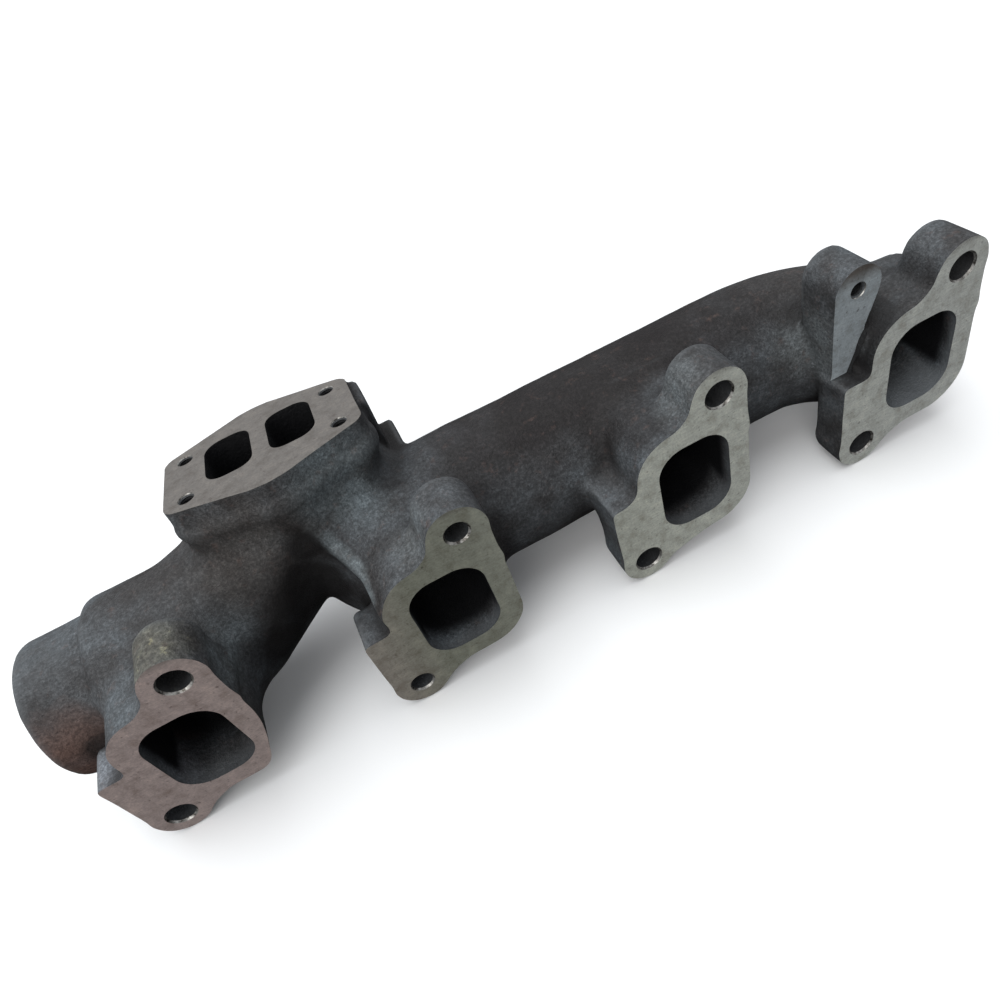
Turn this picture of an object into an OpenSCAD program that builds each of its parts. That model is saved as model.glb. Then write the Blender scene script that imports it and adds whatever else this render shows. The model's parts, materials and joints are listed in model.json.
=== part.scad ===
// Four-port exhaust manifold section for an in-line six diesel, cast iron.
// Frame: origin midway between the two locating bolt holes of cylinder port 2, on the gasket face.
// +X runs along the log, away from the slip joint; +Y points away from the cylinder head; +Z is up.
// The casting is divided at its functional boundaries; neighbours meet face to face.

/* [Port flanges] */
// Distance between neighbouring exhaust ports
pitch = 130; // [126:0.5:136]
// Width of a port opening
port_w = 38; // [34:0.5:40]
// Height of a port opening
port_h = 52; // [46:0.5:54]
// Wall between the port opening and the edge of the flange
port_wall = 11; // [9:0.5:12]
// Thickness of the flange plate round a port
flange_t = 16; // [12:0.5:18]
// Depth of the upper bolt bosses
boss_t = 24; // [22:0.5:26]
// Depth of the lower bolt lugs
lug_t = 23; // [20:0.5:23.5]
// Radius of the two close-fit bolt holes that locate the section, at port 2
locating_hole_r = 5.5; // [5.25:0.05:5.75]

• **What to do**
Reproduce each line of the material above precisely.

• **Response**
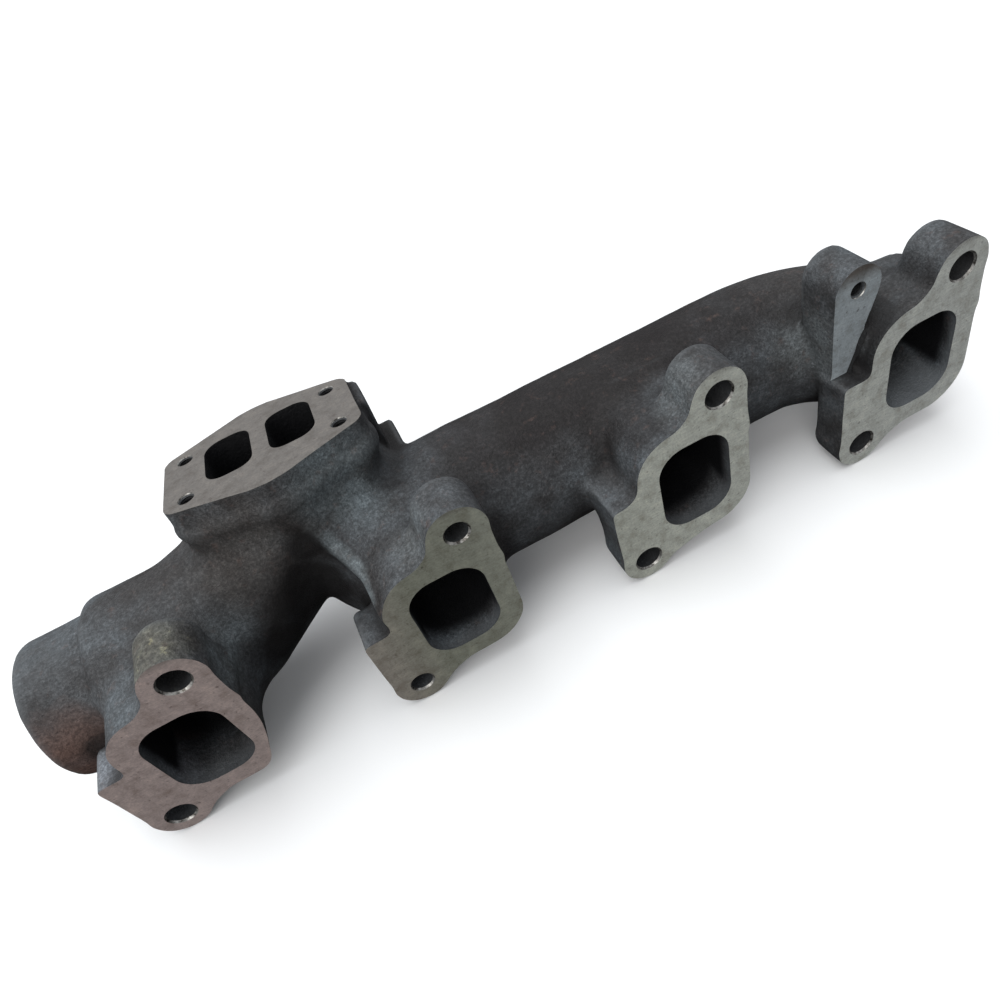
Turn this picture of an object into an OpenSCAD program that builds each of its parts. That model is saved as model.glb. Then write the Blender scene script that imports it and adds whatever else this render shows. The model's parts, materials and joints are listed in model.json.
=== part.scad ===
// Four-port exhaust manifold section for an in-line six diesel, cast iron.
// Frame: origin midway between the two locating bolt holes of cylinder port 2, on the gasket face.
// +X runs along the log, away from the slip joint; +Y points away from the cylinder head; +Z is up.
// The casting is divided at its functional boundaries; neighbours meet face to face.

/* [Port flanges] */
// Distance between neighbouring exhaust ports
pitch = 130; // [126:0.5:136]
// Width of a port opening
port_w = 38; // [34:0.5:40]
// Height of a port opening
port_h = 52; // [46:0.5:54]
// Wall between the port opening and the edge of the flange
port_wall = 11; // [9:0.5:12]
// Thickness of the flange plate round a port
flange_t = 16; // [12:0.5:18]
// Depth of the upper bolt bosses
boss_t = 24; // [22:0.5:26]
// Depth of the lower bolt lugs
lug_t = 23; // [20:0.5:23.5]
// Radius of the two close-fit bolt holes that locate the section, at port 2
locating_hole_r = 5.5; // [5.25:0.05:5.75]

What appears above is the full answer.